Non era in preventivo, ma in quest’epoca di stagioni pazzerelle, anche salire al Cauriòl in una mite e tersissima domenica dell'estate di San Martino ha il suo bel perché.
Il monte Cauriòl (2494 m) e il contiguo Cauriòl Piccolo (2404 m), assieme alle vicine cime Cardinal e Busa Alta, fanno parte della catena del Lagorai Orientali che dalla Valsugana arriva sin al passo Rolle. Un esteso e maestoso crinale porfirico che sovrasta le valli dell'Avisio e del Vanoi. La stupenda veduta che si gode dalla vetta del Cauriòl spazia ad angolo giro sulle Dolomiti. Non solo: nell'azzurro terso brilla a ponente la corona innevata delle Alpi Orobiche, dall'Adamello all'Ortles, per chiudersi poi a Nord verso gli Alti Tauri. A ponente si ergono maestosi gli inconfondibili profili delle Alpi Bellunesi, dalla Pale di San Martino fino alla Marmolada. A Sud si staglia imponente la granitica piramide di Cima d'Asta, che oscura la vista del nostro Altopiano. Ai suoi piedi, luccica al sole il lungo e quasi rettilineo solco del torrente Vanoi, chiuso molto più lontano dalla cuspide piramidale del Monte Pavione e dal lungo crinale calcareo delle Vette Feltrine.

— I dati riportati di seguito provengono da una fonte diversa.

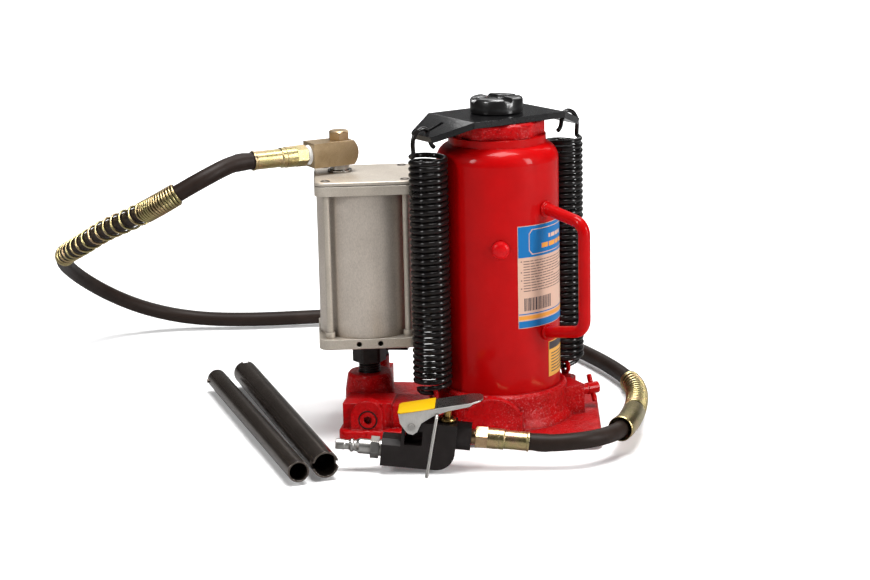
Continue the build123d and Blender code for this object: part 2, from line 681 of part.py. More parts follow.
def make_air_hose(path):
    """Rubber hose with a bore at each end for the barb of its fitting."""
    hose = swept_hose(path, HOSE_R)
    for place, rim in ((motor_hose_place(), HOSE_RIM), (valve_hose_place(), VALVE_RIM)):
        hose += place * Pos(HOSE_INSIDE, 0, 0) * Rot(0, 90, 0) * disc(HOSE_R, 0, rim - HOSE_INSIDE)
        hose -= place * Pos(HOSE_INSIDE - 1, 0, 0) * Rot(0, 90, 0) * disc(HOSE_BORE_R, 0, 18)
    return hose


def guard_between(path, start, end):
    """Sleeve that follows the hose between two shares of its length."""
    part = path.trim(start, end)
    return swept_hose(part, GUARD_R) - swept_hose(part, HOSE_R + 0.3)


# ---- Trigger valve -------------------------------------------------------------------
def make_valve_body():
    """Valve body with the lever's ears, the window under them and the outlet boss."""
    half = VALVE_DEPTH / 2
    low = block(0, 31.6, -half, half, -10, 10)
    low = chamfer(low.edges().filter_by(Axis.X).sort_by(Axis.Z)[-2:], 4)
    ears = block(14, 30.7, -half, half, 0, 27)
    tall = block(29.6, VALVE_LEN, -half, half, -10, 25)
    body = low + ears + tall
    body += along_valve(10.6, 48, OUTLET_END, OUTLET_V)
    corner = Pos(VALVE_LEN - 14, 0, 4) * Rot(90, 0, 0) * Cylinder(14, VALVE_DEPTH)
    body -= block(VALVE_LEN - 14, VALVE_LEN + 1, -half, half, -11, 4) - corner
    body -= block(14, 29.3, -half + 5, half - 5, 12, 30)
    body -= block(16.5, 29.6, -half - 1, half + 1, 7.5, 18.5)
    body -= Pos(LEVER_PIVOT[0], 0, LEVER_PIVOT[1]) * Rot(90, 0, 0) * Cylinder(1.8 + FIT_GAP, 40)
    body -= disc(3 + RUN_GAP, 6, 30, (PLUNGER_U, 0)) + disc(6.2, -4, 12, (PLUNGER_U, 0))
    body -= along_valve(4.9, -1, 12) + along_valve(2.5, 10, 42)
    body -= along_valve(4.85, OUTLET_END - 10, OUTLET_END + 1, OUTLET_V)
    body -= along_valve(2.5, 48, OUTLET_END, OUTLET_V)
    return in_valve(body)


def lever_place():
    """Frame on the lever's pivot, tilted to its released position."""
    return Pos(LEVER_PIVOT[0], 0, LEVER_PIVOT[1]) * Rot(0, -LEVER_TILT, 0)


def make_valve_lever():
    """Folded sheet lever: a top web and two side flanges with the pivot ears."""
    web_v = 10.4
    flange = [(-8, web_v), (-8, 4), (-5.2, -2), (-3.4, -4.6), (0, -6.2), (3.4, -4.6), (7.5, 1.5), (17, 5.5),
              (28, 7.6), (44.6, 8.4), (48.4, web_v)]
    side = extrude(make_face(Polyline([(u, 0, v) for u, v in flange], close=True)), 1.2)
    body = Pos(0, -12.3, 0) * side + Pos(0, 13.5, 0) * side
    web = make_face(Polyline([(-8, -13.5), (46.5, -13.5), (53, -9), (55, -4), (55, 4), (53, 9), (46.5, 13.5),
                              (-8, 13.5)], close=True))
    body += Pos(0, 0, web_v - 0.6) * extrude(web, 1.2)
    for y in (-12.9, 12.9):
        body -= Pos(0, y, 0) * Rot(90, 0, 0) * Cylinder(1.8 + RUN_GAP, 4)
        body -= Pos(LOCK_PIVOT[0], y, LOCK_PIVOT[1]) * Rot(90, 0, 0) * Cylinder(LOCK_WIRE_R + RUN_GAP, 4)
    return in_valve(lever_place() * body)


def make_lever_pin():
    """Riveted pivot of the lever."""
    pin = Pos(LEVER_PIVOT[0], 0, LEVER_PIVOT[1]) * Rot(90, 0, 0) * Cylinder(1.8, 28.6)
    for y in (-14.2, 14.2):
        pin += Pos(LEVER_PIVOT[0], y, LEVER_PIVOT[1]) * Rot(90, 0, 0) * Cylinder(2.3, 1.1)
    return in_valve(pin)


def make_lock_wire():
    """Wire lock that swings on the lever's flanges."""
    u, v = LOCK_PIVOT
    path = FilletPolyline((u, 14.4, v), (u, -16.2, v), LOCK_TIP, radius=3)
    wire = swept_rod(path, LOCK_WIRE_R) + Pos(*LOCK_TIP) * Sphere(LOCK_WIRE_R)
    return in_valve(lever_place() * wire)


def make_valve_plunger():
    """Brass push pin under the lever."""
    return in_valve(disc(3, 8.3, PLUNGER_TOP, (PLUNGER_U, 0)) + disc(5.5, 6.0, 8.4, (PLUNGER_U, 0)))


def make_valve_spring():
    """Coil that closes the valve, as a sleeve."""
    return in_valve(ring(4.7, 3.7, -3.9, 5.9, (PLUNGER_U, 0)))


def make_air_plug():
    """Quick-connect plug with its hexagon."""
    profile = [(0, 0), (6.3, 0), (6.3, 2.0), (5.7, 8.2), (5.7, 16.7), (4.3, 19.0), (4.1, 20.5), (5.0, 21.6),
               (5.0, 22.9), (3.6, 24.4), (3.6, 27.3), (3.95, 27.9), (3.95, 33.9), (3.4, 34.4), (0, 34.4)]
    body = turned(profile) + hex_prism(14.3, 2.0, 8.3, turn=15) + disc(4.8, -8, 0)
    body -= disc(2.4, -9, 36)
    return in_valve(Rot(0, -90, 0) * body)


# ---- Release valve -------------------------------------------------------------------
def make_release_screw():
    """Release screw with a round head drilled for the T-bar."""
    body = Rot(0, 90, 0) * (disc(RELEASE_R, -33, -2) + disc(4.6, -3, 6.6))
    body -= Pos(1.6, 0, 0) * Rot(BAR_TILT, 0, 0) * Cylinder(BAR_R + FIT_GAP, 20)
    return in_release(body)


def make_release_bar():
    """T-bar through the release screw's head."""
    return in_release(Pos(1.6, 0, 0) * Rot(BAR_TILT, 0, 0) * fillet(Cylinder(BAR_R, 22).edges(), 0.8))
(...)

Impossibile, peraltro, non pensare a Feltre su queste vette. Non già all’amena cittadina bellunese, ma al battaglione di Alpini che ne assunse il nome e qui lo legò per sempre all’eroica conquista del Cauriòl. È da tanto tempo che volevo salire questa vetta, ma non ne avevo finora trovata l’occasione. Eppure, su queste montagne ci sono stato da militare proprio col Btg. Feltre, in un campo d’arma della 66.ma cp., ormai più di quarant’anni fa. Se l’Ortigara è stato per antonomasia il Calvario degli Alpini e dei nostri Btg. Bassano e Sette Comuni, il Cauriòl lo è stato sicuramente del Feltre.
Oggi sono qui quasi per caso, accompagnato da mio figlio. Salendo, provo un po’ a raccontargli di cos’è stata la guerra su queste montagne, dove si stima siano morti 10.000 soldati in entrambi gli schieramenti. Soldati che avevano l’età media che ha proprio lui adesso. Mi rendo contro che sono discorsi da vecchio e che un ragazzo d’oggi fatica a capacitarsi di cos’abbia significato la guerra e quale fosse la disposizione d’animo e gl’ideali dei suoi coscritti d'allora, italiani o imperiali che fossero. Ma vedo che mi ascolta e commenta; un po' ci pensa. Un abisso di cultura materiale e sensibilità separa ormai quell’epoca dalla nostra, ma l’uomo è sempre quello e non è sicuro che impari dai suoi errori. Migliaia di giovani vite furono immolate su queste rocce affilate; sacrificati per far dell'Italia quella nazione che non è mai stata e per le ambizioni di monarchie giunte al loro capolinea.
Il pendio che affrontiamo per raggiungere la vetta è così lungo, esposto e impervio che viene spontaneo pensare come fosse possibile scalarlo sotto il fuoco nemico che martellava dalla cima e dai crinali. Sudiamo noi, nei nostri moderni e leggeri indumenti tecnici, in questo mese di novembre e m’immagino gli alpini che s’arrampicano su queste rocce cosparse di licheni, nell’estate del 1916. In divisa di panno, fasce mollettiere, scarponi chiodati, giberne, zaino e fucile con baionetta inastata. Fu allora che il Cauriòl venne etichettato da quegli alpini con l'esclamazione del titolo: Ostia, che bruta bestia!
Oggi tutto tace, siamo soli su queste vette e tra queste rocce che avranno raccolto chissà quanti rantoli e imprecazioni, dolore e disperazione. D'altra parte, la forza della disperazione il battaglion Feltre l'aveva impressa proprio nel suo motto: Nec spe nec metu (né speranza né paura).